3. 1,000+ horsepower – with less fuel used

And with that higher proportion of electrical power, less fuel will flow to the engines, and less fuel will be used overall – but the power units will still provide over 1,000 horsepower, and they could even be louder too.

In 2013, 160kg of fuel was used in a race; in 2020, that stood at 100kg; and in 2026 F1 is aiming for each car to use just 70kg of fuel during a Grand Prix.

Moreover, F1 is shifting from controlling the fuel flow through a maximum mass flow rate, to a maximum energy flow rate.

4. Better safety

With the MGU-K set to be enclosed within the chassis, next to the battery and control electronics, all high-voltage equipment will now be contained within the safety cell – making for a safer car.

5. Lower costs – but continued innovation

An engine-specific cost cap, plus banning of expensive manufacturing materials and systems such as the MGU-H (Motor Generator Unit – Heat) – plus the use of standardized components – will help to bring costs down.

Dyno hours will also be constrained – but creativity won’t.

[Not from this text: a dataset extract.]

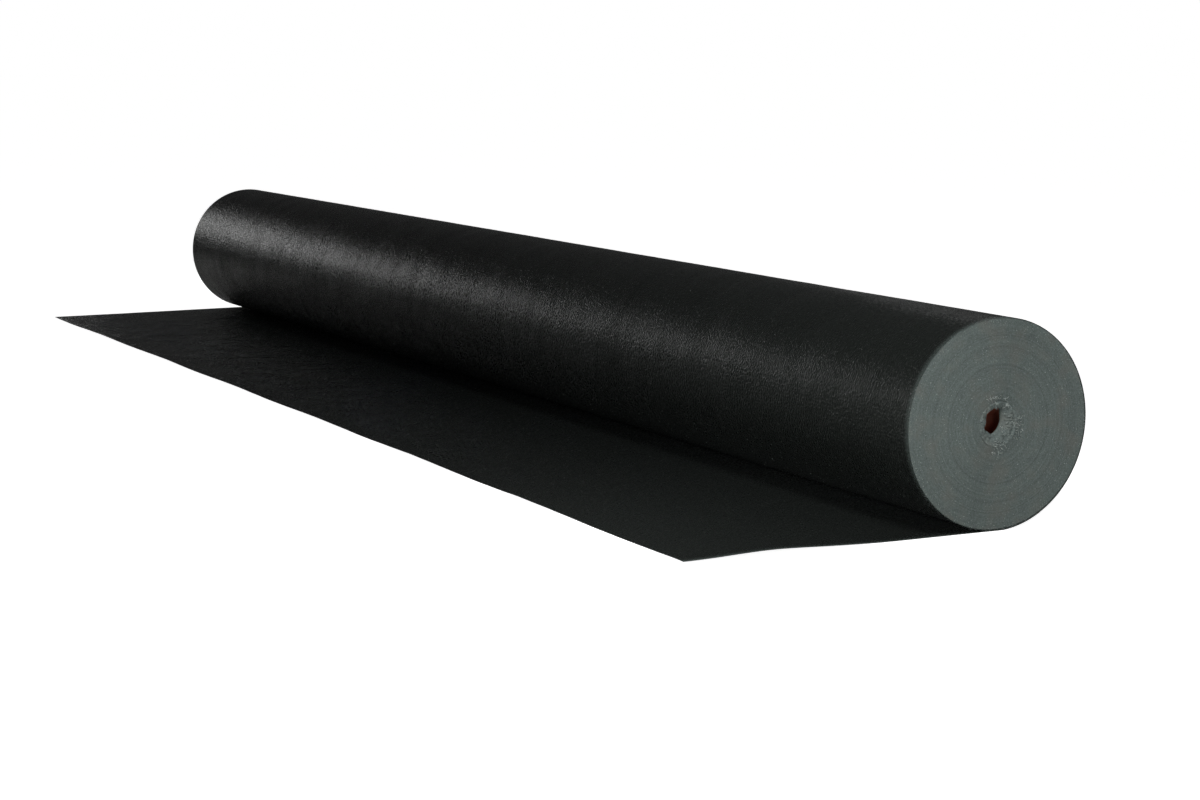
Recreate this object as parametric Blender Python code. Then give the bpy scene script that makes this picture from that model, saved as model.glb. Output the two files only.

Engineers will continue to be able to innovate around the electrical systems to power their teams to wins and championships, and develop a more sustainable future in the process.

Constructors will remain limited to using three power units per car, per season.

6. A tougher challenge for drivers

With the removal of complexities such as the MGU-H, turbo lag might return and that could make the cars harder to control on corner exit.

It could also provide more of a challenge for the drivers and strategists too, as they will need to decide when the driver should sit back, and when they should attack using the power unit’s electrical potential.

7. More environmentally responsible

Formula 1 is committed to keeping more materials above ground as it targets environmental responsibility. Recycling options will be mandated for batteries while, at the end of the MGU-K’s life, materials such as cobalt will be recycled.

With these new power units the future of F1 will be just as fast and exciting as ever, but more sustainable, relevant and responsible than ever before.